La morte vivante: Françoise Blanchard and fantastic film scholar Alain Petit as one of her first victims
La morte vivante: Françoise Blanchard and fantastic film scholar Alain Petit as one of her first victims

My favourite Rollin film La morte vivante (The Living Dead Girl, 1982), is a good case in point: It contains only a handful of blood and guts, but those moments are still pretty strong, even from today’s jaded perspective. One could argue that they mesh somewhat incongruously with Rollin’s more yearning–and, in this case, visibly more streamlined, but still lingering-dream-state–approach towards the inevitable. There is at least half a dozen other Rollin films I like almost as much, including Fascination (plugged by Steve Erickson in his great movie-novel Zeroville) and especially La rose de fer (The Iron Rose, 1973), which could be described as mournful nightly stroll through the graveyard towards tragedy, to give an idea of Rollin’s low-budget resources and resourcefulness.

But what distinguishes La morte vivante is that it comes at a point when Rollin’s ambitions–you could also say: pretensions, not only to achieve something personal, but something artistic, initially even arty, against all odds–have eroded under the pressure of all these years. Clearly, the necessities of business had hardened him by then, but the remnants of the tenderness and pain that distinguish his work radiate even more strongly, glistening with hard-won knowledge. Still, you couldn’t claim that disillusionment had turned Rollin into a realist: Just witness the inexplicable toxic spill opening of La morte vivante that sets the plot in motion–a good example for Rollin’s treatment of the surreal as self-evident.
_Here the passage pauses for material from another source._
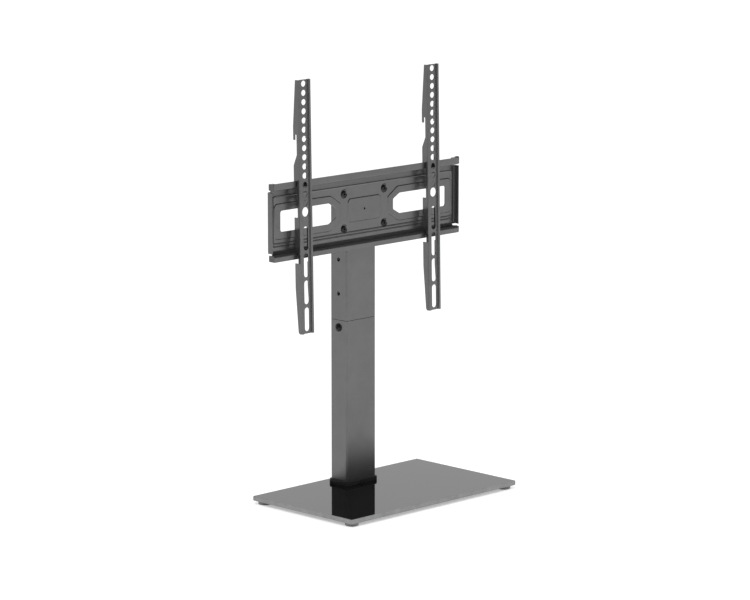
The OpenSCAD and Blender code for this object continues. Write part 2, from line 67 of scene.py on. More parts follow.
# Every corner of a closed outline becomes an arc that touches both of its sides.
def roundedLoop(corners, radii, turnStep=10.0):
    corners = np.asarray(corners, float)
    radii = np.broadcast_to(np.asarray(radii, float), len(corners))
    arriving = unitRows(corners - np.roll(corners, 1, 0))
    leaving = unitRows(np.roll(corners, -1, 0) - corners)
    side = (leftOf(arriving) * leaving).sum(1)
    turns = np.arctan2(side, (arriving * leaving).sum(1))
    pieces = []
    for corner, heading, turn, radius in zip(corners, arriving, turns, radii):
        if radius < 1e-6 or abs(turn) < 1e-4:
            pieces.append(corner[None])
            continue
        start = corner - heading * radius * abs(math.tan(turn / 2))
        count = max(1, math.ceil(abs(math.degrees(turn)) / turnStep))
        angles = np.linspace(0, turn, count + 1)
        sideways = leftOf(heading) * np.sign(turn)
        pieces.append(start + radius * (
            np.sin(np.abs(angles))[:, None] * heading + (1 - np.cos(angles))[:, None] * sideways))
    return np.concatenate(pieces)


def boxLoop(width, height, radius, centre=(0.0, 0.0), turnStep=10.0):
    halves = np.array([width, height]) / 2
    signs = np.array([[-1, -1], [1, -1], [1, 1], [-1, 1]])
    return roundedLoop(signs * halves, radius, turnStep) + np.array(centre)


def circleLoop(centre, radius, count=32):
    angles = np.linspace(0, 2 * np.pi, count, endpoint=False)
    return np.array(centre) + radius * np.stack([np.cos(angles), np.sin(angles)], 1)


def turnedLoop(loop, sense):        # an outline runs anticlockwise, a hole clockwise
    area = (loop[:, 0] * np.roll(loop[:, 1], -1) - loop[:, 1] * np.roll(loop[:, 0], -1)).sum()
    return loop if area * sense > 0 else loop[::-1]


# A loop moved to its left by a distance, with mitred corners.
def insetLoop(loop, distance):
    normals = leftOf(unitRows(np.roll(loop, -1, 0) - loop))
    before = np.roll(normals, 1, 0)
    mitre = (before + normals) / (1 + (before * normals).sum(1, keepdims=True))
    return loop + distance * mitre


# Distance of each point from the nearest side of the loops, and whether the even-odd rule puts it inside.
def loopDistance(points, loops):
    starts = np.concatenate(loops)
    steps = np.concatenate([np.roll(loop, -1, 0) - loop for loop in loops])
    squares = np.maximum((steps ** 2).sum(1), 1e-12)
    rise = np.where(np.abs(steps[:, 1]) < 1e-9, 1e-9, steps[:, 1])
    nearest = np.empty(len(points))
    inside = np.empty(len(points), bool)
    for block in np.array_split(np.arange(len(points)), max(1, len(points) // 2000)):
        offset = points[block, None] - starts
        share = np.clip((offset * steps).sum(2) / squares, 0, 1)
        gap = offset - share[..., None] * steps
        nearest[block] = np.sqrt((gap ** 2).sum(2).min(1))
        level = points[block, None, 1]
        spans = (starts[:, 1] > level) != (starts[:, 1] + steps[:, 1] > level)
        crossing = starts[:, 0] + (level - starts[:, 1]) * steps[:, 0] / rise
        inside[block] = (spans & (crossing > points[block, None, 0])).sum(1) % 2 == 1
    return nearest, inside


def signedDistance(points, loops):        # positive inside
    nearest, inside = loopDistance(points, loops)
    return np.where(inside, nearest, -nearest)


# A path of straight runs joined by round bends. Its places and headings follow from the length along it,
# which is zero in the middle of the path, or where run zeroRun passes the origin; bendLines are the lengths
# where a bend needs mesh lines, and low and high the lengths of its ends.
class BentPath:
    def __init__(self, corners, radii, perBend=6, zeroRun=None):
        corners = np.asarray(corners, float)
        heading = unitRows(np.diff(corners, axis=0))
        turns = np.arctan2((leftOf(heading[:-1]) * heading[1:]).sum(1), (heading[:-1] * heading[1:]).sum(1))
        radii = np.broadcast_to(np.asarray(radii, float), len(turns))
        reach = radii * np.abs(np.tan(turns / 2))
        runs = np.linalg.norm(np.diff(corners, axis=0), axis=1)
        runs = runs - np.append(0, reach) - np.append(reach, 0)
        arcs = radii * np.abs(turns)
        lengths = np.insert(runs[1:], np.arange(len(arcs)), arcs)
        self.starts = np.append(0, np.cumsum(np.append(runs[0], lengths)))
        begin = np.concatenate([corners[:1], corners[1:-1] + heading[1:] * reach[:, None]])
        bendBegin = corners[1:-1] - heading[:-1] * reach[:, None]
        self.begin = np.insert(begin[1:], np.arange(len(arcs)), bendBegin, axis=0)
        self.begin = np.concatenate([begin[:1], self.begin])
        self.heading = np.insert(heading[1:], np.arange(len(arcs)), heading[:-1], axis=0)
        self.heading = np.concatenate([heading[:1], self.heading])
        self.curve = np.append(0, np.insert(np.zeros(len(arcs)), np.arange(len(arcs)), turns / arcs))
        self.zero = self.starts[-1] / 2
        if zeroRun is not None:
            run = 2 * zeroRun
            self.zero = self.starts[run] - self.begin[run] @ self.heading[run]
        share = np.linspace(0, 1, perBend + 1)
        bendStarts = self.starts[1:-1:2]
        self.bendLines = (bendStarts[:, None] + arcs[:, None] * share).ravel() - self.zero
        self.low, self.high = -self.zero, self.starts[-1] - self.zero

    def at(self, length):        # place and heading of every given length
        along = np.asarray(length, float) + self.zero
        which = np.clip(np.searchsorted(self.starts, along, "right") - 1, 0, len(self.curve) - 1)
        gone = along - self.starts[which]
        curve = self.curve[which]
        turn = curve * gone
        safe = np.where(np.abs(curve) < 1e-9, 1.0, curve)
        forward = np.where(np.abs(curve) < 1e-9, gone, np.sin(turn) / safe)
        sideways = np.where(np.abs(curve) < 1e-9, 0.0, (1 - np.cos(turn)) / safe)
        heading = self.heading[which]
        place = self.begin[which] + forward[:, None] * heading + sideways[:, None] * leftOf(heading)
        direction = np.cos(turn)[:, None] * heading + np.sin(turn)[:, None] * leftOf(heading)
        return place, direction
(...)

La morte vivante is also something of an ultimate achievement. It is quite literally about the hurt in the process of valediction and a loss which cannot be compensated by even the most pronounced desire. Rollin’s own sufferings as an obsessive director forced to compromise his vision transformed into a plaintive cruel story of eternal love (and death)? He never could stop filming–he continued up to the end, often in ultra-cheap video productions that nevertheless bore his unmistakable stamp.

Rollin died on December 15th, 2010–the same day as Blake Edwards, whose incomparable slapstick comedy The Party (1968) creates an entirely different kind of depressive horror. Earlier that year, people proclaimed the end of a cinematic era when Ingmar Bergman and Michelangelo Antonioni died on the same day, but their art(ist)-film model lives on, admittedly in a different form, for different times. But the passing of Edwards and Rollin seems much more significant, representing the end of a certain way of making movies personal in a commercial context. Only their ghosts remain, to haunt us.

Rollin takes a break (he also has a cameo with the pipe in La morte vivante). Photo: La Cinémathèque de Toulouse
Rollin takes a break (he also has a cameo with the pipe in La morte vivante)
Photo: La Cinémathèque de Toulouse

Adapted from an introduction I gave to La morte vivante during the second part of horror series I curated for the Austrian Film Museum, Land of the Dead.